When you first open up Tasha Tudor's "Seasons of Delight" there is a pop up of Tasha's barn and cottage and there is an illustration of children making ice cream, again awaiting the ice cold treat along with the corgyn.

All at Corgyncombe Cottage are in anticipation of Carmella Lucille's frozen, vanilla delicacy. Lydia Corgi reminds us of the little dog Duchess who was invited to tea by Ribby the cat in "The Tale of The Pie and The Patty-Pan" by Beatrix Potter. Lydia has always thought that ice cream and cake is more pleasant than mouse pie for tea. Lydia, who has tucked her ears in tight, wears an antique baby sunbonnet. Sarah has always said since she was little that corgis tuck their ears back for smooth petting.
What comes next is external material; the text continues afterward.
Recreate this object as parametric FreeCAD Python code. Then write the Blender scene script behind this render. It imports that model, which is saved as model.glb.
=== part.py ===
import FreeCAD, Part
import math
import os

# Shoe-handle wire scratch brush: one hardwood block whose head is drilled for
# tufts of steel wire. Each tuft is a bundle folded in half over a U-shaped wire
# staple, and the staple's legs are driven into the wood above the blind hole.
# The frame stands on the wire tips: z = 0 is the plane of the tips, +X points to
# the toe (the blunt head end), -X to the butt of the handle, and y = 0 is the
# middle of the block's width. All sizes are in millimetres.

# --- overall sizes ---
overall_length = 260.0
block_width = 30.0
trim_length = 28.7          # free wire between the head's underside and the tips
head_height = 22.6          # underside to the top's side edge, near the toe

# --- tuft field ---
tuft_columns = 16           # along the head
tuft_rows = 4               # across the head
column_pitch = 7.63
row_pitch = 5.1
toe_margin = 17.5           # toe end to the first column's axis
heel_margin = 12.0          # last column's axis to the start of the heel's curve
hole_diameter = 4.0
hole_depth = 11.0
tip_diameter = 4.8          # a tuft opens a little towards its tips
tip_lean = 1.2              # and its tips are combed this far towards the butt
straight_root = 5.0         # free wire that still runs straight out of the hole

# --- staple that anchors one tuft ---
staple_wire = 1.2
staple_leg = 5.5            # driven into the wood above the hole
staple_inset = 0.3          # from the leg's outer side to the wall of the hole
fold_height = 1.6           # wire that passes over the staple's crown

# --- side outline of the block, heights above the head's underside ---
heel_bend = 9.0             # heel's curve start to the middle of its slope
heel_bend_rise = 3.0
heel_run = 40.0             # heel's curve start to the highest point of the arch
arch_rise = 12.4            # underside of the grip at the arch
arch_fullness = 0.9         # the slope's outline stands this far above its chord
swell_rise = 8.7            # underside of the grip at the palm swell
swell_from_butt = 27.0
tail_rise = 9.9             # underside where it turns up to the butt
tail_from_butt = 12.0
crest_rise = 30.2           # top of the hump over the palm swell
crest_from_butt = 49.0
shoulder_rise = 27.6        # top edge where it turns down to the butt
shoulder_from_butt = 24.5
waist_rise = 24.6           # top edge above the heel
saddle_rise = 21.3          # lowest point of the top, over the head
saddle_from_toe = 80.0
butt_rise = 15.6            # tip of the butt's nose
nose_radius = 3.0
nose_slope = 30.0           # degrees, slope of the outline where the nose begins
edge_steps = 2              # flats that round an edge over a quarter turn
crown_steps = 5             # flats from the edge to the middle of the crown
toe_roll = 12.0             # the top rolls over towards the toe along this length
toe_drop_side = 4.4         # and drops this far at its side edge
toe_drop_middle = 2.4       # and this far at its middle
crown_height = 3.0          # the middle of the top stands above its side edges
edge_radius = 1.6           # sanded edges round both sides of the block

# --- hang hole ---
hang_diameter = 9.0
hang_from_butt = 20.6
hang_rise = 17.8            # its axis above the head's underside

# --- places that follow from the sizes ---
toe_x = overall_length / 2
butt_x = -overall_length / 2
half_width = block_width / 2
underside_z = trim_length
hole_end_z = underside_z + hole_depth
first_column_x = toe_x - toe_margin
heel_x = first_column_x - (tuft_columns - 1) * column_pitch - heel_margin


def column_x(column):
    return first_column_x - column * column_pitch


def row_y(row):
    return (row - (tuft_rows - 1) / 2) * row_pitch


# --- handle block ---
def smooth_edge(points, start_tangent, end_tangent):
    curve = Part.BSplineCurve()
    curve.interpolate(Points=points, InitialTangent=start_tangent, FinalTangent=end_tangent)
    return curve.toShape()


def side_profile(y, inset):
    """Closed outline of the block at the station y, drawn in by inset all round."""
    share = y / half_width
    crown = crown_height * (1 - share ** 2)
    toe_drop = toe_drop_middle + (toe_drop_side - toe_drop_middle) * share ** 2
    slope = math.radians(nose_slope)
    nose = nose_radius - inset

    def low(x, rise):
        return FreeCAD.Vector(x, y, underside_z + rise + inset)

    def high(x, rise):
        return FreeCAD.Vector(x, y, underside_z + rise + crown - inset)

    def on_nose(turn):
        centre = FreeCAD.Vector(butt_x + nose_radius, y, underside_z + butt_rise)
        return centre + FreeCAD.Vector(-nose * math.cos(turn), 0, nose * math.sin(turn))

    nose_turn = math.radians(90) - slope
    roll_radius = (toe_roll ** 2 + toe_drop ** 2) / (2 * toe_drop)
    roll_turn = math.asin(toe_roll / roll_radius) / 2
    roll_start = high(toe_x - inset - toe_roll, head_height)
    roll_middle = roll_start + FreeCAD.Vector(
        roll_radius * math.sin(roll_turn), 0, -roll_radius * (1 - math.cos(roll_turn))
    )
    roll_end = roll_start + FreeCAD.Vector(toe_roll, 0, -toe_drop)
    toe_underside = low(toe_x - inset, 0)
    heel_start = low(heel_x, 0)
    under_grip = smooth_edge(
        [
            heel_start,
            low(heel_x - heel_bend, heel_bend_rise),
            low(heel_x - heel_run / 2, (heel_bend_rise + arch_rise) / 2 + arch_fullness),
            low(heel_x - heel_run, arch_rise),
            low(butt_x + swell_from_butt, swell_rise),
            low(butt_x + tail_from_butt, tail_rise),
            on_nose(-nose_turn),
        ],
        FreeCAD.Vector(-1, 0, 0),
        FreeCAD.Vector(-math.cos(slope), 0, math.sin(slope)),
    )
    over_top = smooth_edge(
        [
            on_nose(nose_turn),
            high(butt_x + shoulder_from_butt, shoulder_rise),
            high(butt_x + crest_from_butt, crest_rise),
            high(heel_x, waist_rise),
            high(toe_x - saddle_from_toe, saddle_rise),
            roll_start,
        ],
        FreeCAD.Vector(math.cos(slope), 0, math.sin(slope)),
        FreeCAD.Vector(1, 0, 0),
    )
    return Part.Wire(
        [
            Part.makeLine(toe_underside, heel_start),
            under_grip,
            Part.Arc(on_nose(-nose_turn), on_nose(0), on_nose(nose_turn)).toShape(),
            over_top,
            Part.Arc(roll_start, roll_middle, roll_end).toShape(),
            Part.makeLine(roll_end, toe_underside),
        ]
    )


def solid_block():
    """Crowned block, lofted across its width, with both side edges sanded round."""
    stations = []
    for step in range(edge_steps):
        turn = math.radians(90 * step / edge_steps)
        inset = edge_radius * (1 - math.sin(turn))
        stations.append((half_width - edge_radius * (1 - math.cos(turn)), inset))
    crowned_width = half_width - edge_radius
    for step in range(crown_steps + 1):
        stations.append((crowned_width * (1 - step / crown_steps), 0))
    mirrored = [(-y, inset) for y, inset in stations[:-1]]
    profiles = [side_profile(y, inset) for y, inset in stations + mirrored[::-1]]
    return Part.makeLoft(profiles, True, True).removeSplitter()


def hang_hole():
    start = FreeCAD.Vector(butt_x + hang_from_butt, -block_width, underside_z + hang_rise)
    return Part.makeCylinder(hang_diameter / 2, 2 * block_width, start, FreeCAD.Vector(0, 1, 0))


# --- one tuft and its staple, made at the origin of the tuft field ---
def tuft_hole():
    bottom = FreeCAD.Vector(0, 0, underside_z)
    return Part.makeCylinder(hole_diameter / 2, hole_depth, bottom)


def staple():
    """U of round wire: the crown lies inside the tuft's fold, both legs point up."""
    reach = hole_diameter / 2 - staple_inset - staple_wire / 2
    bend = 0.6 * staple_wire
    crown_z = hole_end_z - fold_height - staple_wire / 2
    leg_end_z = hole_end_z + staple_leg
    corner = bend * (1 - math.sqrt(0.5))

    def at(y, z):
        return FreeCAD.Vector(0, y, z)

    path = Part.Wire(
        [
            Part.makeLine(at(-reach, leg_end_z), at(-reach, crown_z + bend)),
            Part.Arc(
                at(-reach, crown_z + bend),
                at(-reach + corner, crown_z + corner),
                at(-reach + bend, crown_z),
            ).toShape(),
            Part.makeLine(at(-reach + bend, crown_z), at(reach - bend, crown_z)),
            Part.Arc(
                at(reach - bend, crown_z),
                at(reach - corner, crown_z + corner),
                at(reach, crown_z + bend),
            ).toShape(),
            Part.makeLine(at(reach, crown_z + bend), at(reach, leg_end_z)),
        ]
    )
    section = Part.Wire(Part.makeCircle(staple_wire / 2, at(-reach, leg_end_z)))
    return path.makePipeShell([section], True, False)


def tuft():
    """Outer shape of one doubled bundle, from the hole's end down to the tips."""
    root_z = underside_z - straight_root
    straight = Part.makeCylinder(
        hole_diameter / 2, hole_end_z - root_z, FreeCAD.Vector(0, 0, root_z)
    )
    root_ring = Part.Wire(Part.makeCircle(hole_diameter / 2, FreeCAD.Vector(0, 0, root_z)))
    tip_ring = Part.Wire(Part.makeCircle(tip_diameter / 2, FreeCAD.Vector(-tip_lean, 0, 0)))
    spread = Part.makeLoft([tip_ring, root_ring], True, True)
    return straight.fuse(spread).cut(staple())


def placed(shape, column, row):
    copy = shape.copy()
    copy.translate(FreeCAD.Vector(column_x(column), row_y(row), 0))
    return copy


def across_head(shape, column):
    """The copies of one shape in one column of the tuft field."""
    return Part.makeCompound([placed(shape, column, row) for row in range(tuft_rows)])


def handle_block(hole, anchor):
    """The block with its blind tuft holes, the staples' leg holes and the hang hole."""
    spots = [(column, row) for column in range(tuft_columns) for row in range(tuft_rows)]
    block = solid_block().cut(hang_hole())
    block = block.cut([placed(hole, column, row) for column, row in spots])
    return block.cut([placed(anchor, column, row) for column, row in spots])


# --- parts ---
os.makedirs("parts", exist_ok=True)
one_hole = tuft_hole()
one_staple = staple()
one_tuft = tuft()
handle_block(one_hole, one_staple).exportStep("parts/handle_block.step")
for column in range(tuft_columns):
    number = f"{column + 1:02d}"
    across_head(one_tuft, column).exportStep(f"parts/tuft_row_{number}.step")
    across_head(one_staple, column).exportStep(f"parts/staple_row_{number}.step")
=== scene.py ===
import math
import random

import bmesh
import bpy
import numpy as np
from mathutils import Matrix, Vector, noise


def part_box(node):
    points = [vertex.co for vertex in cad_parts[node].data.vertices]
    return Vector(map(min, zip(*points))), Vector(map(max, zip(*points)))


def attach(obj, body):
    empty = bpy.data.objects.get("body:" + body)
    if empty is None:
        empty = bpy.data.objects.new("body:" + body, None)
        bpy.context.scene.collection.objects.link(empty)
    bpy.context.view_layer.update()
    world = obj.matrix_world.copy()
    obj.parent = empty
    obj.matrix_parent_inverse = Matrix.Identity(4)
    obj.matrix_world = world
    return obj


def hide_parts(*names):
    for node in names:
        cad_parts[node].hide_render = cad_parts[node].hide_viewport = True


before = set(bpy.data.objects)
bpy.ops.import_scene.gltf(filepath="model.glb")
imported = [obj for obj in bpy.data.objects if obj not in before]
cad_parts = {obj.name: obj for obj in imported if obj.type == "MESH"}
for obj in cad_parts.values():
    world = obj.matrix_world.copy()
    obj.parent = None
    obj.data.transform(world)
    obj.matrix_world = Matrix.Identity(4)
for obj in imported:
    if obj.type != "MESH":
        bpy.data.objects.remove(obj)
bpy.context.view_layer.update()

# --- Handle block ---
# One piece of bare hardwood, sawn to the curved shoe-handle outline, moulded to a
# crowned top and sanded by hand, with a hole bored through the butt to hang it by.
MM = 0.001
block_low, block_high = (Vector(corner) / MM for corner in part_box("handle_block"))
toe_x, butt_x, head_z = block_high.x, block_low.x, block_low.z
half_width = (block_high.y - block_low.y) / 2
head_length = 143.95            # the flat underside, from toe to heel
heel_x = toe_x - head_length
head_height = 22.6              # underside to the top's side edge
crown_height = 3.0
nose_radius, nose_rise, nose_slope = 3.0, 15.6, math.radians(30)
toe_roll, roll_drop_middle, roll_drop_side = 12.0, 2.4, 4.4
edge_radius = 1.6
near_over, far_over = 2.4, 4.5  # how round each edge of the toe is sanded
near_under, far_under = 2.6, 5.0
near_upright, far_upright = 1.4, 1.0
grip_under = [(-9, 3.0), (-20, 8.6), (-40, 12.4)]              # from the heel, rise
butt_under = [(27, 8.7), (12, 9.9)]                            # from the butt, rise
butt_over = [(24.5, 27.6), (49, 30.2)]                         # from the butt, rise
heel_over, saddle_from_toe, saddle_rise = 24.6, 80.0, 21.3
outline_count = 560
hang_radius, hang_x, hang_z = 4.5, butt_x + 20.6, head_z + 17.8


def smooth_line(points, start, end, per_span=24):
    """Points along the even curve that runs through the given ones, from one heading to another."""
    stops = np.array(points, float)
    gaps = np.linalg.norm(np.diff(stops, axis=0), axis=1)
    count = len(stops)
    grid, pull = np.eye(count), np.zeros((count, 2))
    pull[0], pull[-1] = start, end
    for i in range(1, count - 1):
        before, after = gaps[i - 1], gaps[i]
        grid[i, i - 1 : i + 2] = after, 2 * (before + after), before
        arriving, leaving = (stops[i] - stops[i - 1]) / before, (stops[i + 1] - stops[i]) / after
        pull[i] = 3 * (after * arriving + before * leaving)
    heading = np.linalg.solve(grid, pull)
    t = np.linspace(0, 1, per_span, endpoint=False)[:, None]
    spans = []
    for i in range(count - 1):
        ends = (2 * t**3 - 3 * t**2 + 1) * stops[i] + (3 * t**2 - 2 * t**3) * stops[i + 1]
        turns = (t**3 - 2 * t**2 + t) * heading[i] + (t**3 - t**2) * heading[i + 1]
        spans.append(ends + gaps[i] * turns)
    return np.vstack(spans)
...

At the word that another batch of Carmella Lucille's Vanilla Ice Cream is cooling in the freezer, the goat kiddles race in anticipation! They know how delicious Carmella Lucille's milk is. Brownie is on the fence side, Daisy is coming in last on the pasture side, and little Sweet Pea is in the lead in the middle. Look at those ears fly! The Corgyncombe Courant reporter and photographer Diane Shepard Johnson, snapped this action photograph.

Lydia Rebecca Sly Corgi watches as the goats race by. Like the residents of Corgiville in Tasha Tudor's "Corgiville Fair", Lydia likes to watch the goat races.

Charlotte the doll, who is having tea on the lawn, was heard saying "I hope the corgyn and goats aren't going to run me down in their enthusiasm for ice cream!

For Tasha Tudor's Birthday Tea, a cake from The Corgyncombe Bakery.
The receipt used is Becky's Birthday Cake from "The Tasha Tudor Cookbook".
Late summer wildflowers give a cheerful note as they circle the top of the cake.
The ice cream is ready...

and it is delicious!

Charlotte finds a nice place in the shade to enjoy her tea, cake, and ice cream. Her cake, decorated with forget-me-nots, is from The Corgyncombe Bakery and her goat ice cream is from The Corgyncombe Dairy.

Charlotte is using this delightful tea strainer that she received as a gift. If you look closely you will see a little bear decorating the handle.

After a delightful celebration, Lydia is feeling rather contented.
Lydia sends greetings to Pretty Pearl the Poodle.